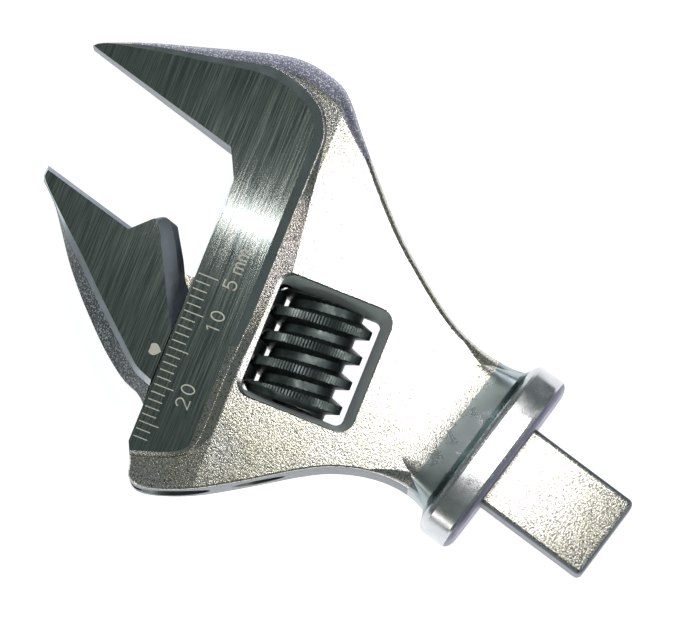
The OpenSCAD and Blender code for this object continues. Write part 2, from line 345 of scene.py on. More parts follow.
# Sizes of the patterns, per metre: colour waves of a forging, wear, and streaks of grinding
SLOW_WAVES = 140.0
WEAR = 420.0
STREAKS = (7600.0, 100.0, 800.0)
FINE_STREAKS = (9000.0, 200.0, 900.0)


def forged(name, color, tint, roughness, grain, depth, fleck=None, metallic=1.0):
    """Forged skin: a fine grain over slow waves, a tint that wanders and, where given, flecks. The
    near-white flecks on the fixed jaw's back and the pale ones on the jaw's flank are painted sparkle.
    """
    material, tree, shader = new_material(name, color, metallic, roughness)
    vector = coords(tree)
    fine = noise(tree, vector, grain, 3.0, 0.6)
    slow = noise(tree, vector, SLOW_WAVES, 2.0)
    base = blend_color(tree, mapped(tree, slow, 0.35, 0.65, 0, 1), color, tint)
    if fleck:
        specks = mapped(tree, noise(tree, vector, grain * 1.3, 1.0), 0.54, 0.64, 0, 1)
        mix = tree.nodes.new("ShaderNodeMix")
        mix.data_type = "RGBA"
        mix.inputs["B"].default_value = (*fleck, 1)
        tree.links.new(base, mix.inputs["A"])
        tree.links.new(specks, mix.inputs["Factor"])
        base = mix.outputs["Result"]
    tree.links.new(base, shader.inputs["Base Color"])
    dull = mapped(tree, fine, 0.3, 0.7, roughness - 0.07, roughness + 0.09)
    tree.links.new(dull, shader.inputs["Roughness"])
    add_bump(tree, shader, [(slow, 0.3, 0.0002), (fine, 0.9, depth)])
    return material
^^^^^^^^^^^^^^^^
What you need to do: Write out a verbatim copy of the data, beginning with its first line and ending with the line that contains "FINE_STREAKS = (9000.0, 200.0, 900.0)".

Task result:
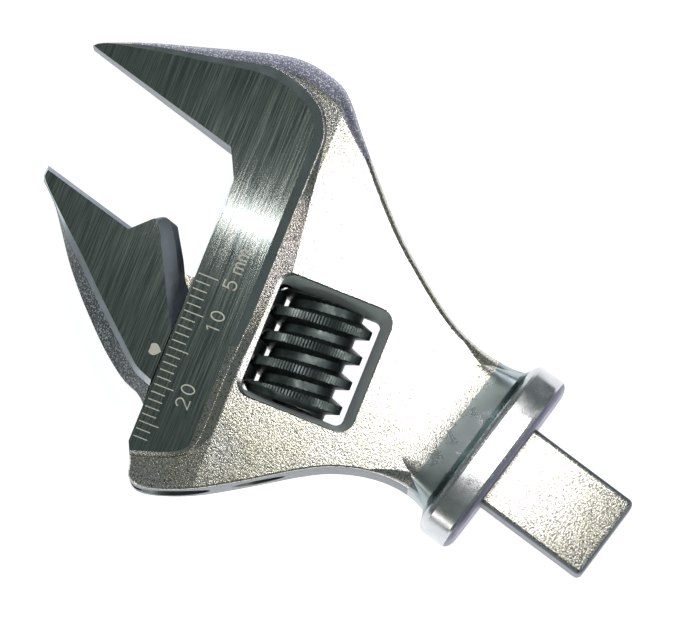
The OpenSCAD and Blender code for this object continues. Write part 2, from line 345 of scene.py on. More parts follow.
# Sizes of the patterns, per metre: colour waves of a forging, wear, and streaks of grinding
SLOW_WAVES = 140.0
WEAR = 420.0
STREAKS = (7600.0, 100.0, 800.0)
FINE_STREAKS = (9000.0, 200.0, 900.0)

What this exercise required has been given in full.